Data excerpt:
────────────────────

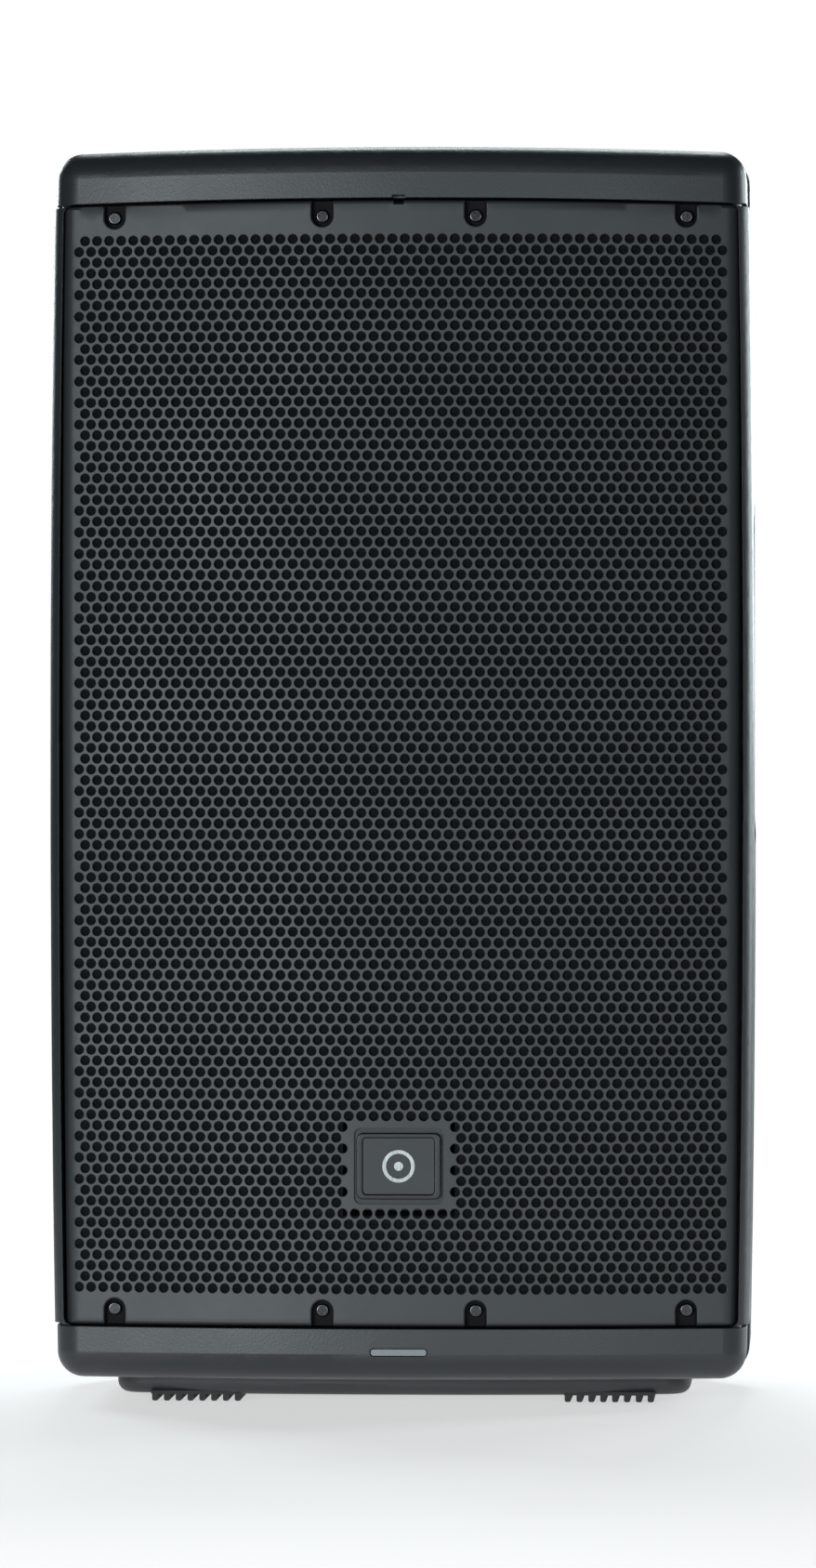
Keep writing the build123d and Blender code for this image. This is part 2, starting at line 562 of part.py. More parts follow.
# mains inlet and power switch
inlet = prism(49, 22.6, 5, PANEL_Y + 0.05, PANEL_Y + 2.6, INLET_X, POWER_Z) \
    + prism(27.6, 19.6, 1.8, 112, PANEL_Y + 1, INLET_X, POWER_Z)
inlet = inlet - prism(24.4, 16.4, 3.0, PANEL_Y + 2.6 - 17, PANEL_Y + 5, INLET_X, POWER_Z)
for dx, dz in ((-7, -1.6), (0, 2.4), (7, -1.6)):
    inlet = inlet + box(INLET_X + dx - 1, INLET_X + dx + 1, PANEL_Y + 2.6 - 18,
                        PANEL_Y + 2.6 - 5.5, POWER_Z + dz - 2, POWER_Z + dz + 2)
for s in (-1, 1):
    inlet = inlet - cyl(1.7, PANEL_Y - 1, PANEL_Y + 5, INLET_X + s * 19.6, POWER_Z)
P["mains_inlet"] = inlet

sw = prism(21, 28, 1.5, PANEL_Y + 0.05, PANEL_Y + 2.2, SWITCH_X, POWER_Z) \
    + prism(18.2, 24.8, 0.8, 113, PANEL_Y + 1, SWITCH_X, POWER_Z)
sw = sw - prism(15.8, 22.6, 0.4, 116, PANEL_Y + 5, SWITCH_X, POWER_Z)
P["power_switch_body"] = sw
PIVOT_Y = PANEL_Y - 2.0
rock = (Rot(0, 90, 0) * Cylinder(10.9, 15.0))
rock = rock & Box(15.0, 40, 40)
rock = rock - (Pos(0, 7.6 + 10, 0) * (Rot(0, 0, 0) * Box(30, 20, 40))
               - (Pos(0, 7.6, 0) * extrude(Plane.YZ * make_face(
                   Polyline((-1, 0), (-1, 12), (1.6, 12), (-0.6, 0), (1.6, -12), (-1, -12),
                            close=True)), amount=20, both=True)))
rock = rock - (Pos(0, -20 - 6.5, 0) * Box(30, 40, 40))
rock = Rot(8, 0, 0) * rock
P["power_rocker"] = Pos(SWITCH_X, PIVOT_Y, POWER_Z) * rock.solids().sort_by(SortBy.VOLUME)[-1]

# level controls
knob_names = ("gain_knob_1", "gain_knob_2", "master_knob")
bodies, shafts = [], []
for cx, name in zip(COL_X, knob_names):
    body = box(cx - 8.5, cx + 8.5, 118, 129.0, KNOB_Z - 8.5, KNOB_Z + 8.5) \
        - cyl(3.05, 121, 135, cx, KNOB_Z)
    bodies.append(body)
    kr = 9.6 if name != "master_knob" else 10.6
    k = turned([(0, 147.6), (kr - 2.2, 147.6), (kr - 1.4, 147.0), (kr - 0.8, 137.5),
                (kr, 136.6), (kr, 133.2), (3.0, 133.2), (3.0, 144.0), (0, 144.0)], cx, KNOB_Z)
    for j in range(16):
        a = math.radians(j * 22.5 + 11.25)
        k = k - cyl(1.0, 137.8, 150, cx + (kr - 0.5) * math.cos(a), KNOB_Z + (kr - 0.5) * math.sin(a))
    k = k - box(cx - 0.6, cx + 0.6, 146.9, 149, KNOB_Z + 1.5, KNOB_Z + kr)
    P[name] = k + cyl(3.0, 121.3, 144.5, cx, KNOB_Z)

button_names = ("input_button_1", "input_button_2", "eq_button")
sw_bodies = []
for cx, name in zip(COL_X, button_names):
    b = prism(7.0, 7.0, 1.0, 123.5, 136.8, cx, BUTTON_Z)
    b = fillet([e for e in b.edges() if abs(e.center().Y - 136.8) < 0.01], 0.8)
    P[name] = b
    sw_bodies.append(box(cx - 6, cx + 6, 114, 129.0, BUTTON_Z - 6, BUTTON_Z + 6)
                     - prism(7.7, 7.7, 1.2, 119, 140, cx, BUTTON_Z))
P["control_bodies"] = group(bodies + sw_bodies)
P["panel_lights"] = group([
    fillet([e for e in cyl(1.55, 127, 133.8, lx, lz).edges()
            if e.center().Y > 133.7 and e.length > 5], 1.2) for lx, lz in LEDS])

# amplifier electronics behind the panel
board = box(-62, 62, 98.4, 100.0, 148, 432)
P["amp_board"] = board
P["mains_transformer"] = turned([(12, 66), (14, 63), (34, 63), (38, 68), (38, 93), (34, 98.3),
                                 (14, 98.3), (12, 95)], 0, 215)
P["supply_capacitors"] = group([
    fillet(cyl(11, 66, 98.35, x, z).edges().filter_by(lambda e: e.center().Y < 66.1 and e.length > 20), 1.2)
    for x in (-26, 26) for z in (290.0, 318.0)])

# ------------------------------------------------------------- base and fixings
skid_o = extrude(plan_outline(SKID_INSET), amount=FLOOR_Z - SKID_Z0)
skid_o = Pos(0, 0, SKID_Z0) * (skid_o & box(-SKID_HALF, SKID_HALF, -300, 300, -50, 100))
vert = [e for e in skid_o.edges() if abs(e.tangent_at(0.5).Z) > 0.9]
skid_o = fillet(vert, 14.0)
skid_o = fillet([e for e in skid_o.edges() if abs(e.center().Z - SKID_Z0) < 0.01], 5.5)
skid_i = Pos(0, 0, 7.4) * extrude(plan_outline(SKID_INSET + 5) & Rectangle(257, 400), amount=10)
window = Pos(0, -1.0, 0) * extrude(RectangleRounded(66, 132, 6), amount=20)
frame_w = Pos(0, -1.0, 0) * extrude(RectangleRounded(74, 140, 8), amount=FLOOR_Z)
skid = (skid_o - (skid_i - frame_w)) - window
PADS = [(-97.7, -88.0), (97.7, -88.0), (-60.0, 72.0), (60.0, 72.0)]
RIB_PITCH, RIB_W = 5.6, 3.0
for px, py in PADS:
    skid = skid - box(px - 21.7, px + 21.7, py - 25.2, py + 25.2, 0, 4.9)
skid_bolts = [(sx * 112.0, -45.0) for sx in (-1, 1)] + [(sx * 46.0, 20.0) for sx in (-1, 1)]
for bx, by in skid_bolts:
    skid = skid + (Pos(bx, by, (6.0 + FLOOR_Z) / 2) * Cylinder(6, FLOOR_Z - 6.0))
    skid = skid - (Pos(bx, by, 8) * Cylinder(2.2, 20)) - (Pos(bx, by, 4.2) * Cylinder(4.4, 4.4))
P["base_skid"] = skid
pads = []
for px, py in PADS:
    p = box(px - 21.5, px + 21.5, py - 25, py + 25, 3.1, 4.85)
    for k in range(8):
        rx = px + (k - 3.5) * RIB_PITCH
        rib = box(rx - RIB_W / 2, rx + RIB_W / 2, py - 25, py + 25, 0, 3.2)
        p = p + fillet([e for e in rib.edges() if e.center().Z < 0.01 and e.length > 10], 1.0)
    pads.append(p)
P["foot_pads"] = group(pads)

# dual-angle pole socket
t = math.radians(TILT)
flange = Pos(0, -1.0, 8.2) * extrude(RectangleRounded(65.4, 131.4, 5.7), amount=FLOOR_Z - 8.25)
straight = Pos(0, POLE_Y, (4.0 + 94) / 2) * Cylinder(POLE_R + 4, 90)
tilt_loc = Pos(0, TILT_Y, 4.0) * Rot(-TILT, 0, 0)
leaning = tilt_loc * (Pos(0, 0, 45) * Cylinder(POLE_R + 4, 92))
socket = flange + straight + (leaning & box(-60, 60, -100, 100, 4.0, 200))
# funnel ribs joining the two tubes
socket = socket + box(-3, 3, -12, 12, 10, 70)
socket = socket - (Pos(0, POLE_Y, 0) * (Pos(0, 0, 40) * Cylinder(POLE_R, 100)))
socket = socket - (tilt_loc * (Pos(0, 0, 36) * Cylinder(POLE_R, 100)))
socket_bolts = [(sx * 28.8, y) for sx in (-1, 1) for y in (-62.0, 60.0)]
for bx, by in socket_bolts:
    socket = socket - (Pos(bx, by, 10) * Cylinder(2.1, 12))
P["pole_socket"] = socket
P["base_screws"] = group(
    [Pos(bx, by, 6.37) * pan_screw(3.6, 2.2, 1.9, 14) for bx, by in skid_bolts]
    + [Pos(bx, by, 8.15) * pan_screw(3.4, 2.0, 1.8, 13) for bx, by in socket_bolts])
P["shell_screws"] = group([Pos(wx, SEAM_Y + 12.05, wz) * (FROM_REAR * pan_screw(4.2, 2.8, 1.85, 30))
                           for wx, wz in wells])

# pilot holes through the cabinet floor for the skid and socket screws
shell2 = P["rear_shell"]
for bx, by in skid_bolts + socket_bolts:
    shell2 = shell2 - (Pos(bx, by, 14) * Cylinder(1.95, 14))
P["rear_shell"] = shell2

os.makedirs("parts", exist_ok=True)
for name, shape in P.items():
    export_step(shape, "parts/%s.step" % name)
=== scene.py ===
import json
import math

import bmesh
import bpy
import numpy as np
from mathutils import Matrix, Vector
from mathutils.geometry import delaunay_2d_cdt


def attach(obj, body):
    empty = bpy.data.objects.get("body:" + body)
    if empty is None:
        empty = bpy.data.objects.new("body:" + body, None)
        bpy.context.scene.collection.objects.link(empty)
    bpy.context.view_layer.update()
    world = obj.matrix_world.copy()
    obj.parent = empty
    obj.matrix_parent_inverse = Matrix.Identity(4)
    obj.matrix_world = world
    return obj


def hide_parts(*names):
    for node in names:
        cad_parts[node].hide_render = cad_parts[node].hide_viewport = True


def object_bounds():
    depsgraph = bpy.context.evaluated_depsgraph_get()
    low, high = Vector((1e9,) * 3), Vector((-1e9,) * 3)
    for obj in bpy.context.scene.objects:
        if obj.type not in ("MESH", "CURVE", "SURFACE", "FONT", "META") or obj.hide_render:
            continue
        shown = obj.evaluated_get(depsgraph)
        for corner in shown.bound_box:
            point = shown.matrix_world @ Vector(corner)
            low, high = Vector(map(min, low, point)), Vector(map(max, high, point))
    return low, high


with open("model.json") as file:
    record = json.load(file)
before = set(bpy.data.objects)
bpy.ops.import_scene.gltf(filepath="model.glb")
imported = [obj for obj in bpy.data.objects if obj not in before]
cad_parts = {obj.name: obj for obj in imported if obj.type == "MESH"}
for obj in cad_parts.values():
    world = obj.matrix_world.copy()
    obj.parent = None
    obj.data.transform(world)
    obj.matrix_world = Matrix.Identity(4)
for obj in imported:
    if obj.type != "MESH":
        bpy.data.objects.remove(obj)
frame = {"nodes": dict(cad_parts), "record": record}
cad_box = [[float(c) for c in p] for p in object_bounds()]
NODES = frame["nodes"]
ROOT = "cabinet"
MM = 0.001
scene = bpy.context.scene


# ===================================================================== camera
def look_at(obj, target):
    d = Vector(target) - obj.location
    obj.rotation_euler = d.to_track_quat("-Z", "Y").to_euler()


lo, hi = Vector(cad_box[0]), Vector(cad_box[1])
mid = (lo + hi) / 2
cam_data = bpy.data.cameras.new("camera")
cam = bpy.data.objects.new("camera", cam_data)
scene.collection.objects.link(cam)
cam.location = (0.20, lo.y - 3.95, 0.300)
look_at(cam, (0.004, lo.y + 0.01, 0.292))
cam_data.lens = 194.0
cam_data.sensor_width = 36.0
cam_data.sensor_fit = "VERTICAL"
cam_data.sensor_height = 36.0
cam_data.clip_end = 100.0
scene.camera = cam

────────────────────

To be done: Exactly reproduce the lines that run from the line bearing "# pilot holes" through the line bearing "record = json.load(file)", with both end lines included.

Task answer:
# pilot holes through the cabinet floor for the skid and socket screws
shell2 = P["rear_shell"]
for bx, by in skid_bolts + socket_bolts:
    shell2 = shell2 - (Pos(bx, by, 14) * Cylinder(1.95, 14))
P["rear_shell"] = shell2

os.makedirs("parts", exist_ok=True)
for name, shape in P.items():
    export_step(shape, "parts/%s.step" % name)
=== scene.py ===
import json
import math

import bmesh
import bpy
import numpy as np
from mathutils import Matrix, Vector
from mathutils.geometry import delaunay_2d_cdt


def attach(obj, body):
    empty = bpy.data.objects.get("body:" + body)
    if empty is None:
        empty = bpy.data.objects.new("body:" + body, None)
        bpy.context.scene.collection.objects.link(empty)
    bpy.context.view_layer.update()
    world = obj.matrix_world.copy()
    obj.parent = empty
    obj.matrix_parent_inverse = Matrix.Identity(4)
    obj.matrix_world = world
    return obj


def hide_parts(*names):
    for node in names:
        cad_parts[node].hide_render = cad_parts[node].hide_viewport = True


def object_bounds():
    depsgraph = bpy.context.evaluated_depsgraph_get()
    low, high = Vector((1e9,) * 3), Vector((-1e9,) * 3)
    for obj in bpy.context.scene.objects:
        if obj.type not in ("MESH", "CURVE", "SURFACE", "FONT", "META") or obj.hide_render:
            continue
        shown = obj.evaluated_get(depsgraph)
        for corner in shown.bound_box:
            point = shown.matrix_world @ Vector(corner)
            low, high = Vector(map(min, low, point)), Vector(map(max, high, point))
    return low, high


with open("model.json") as file:
    record = json.load(file)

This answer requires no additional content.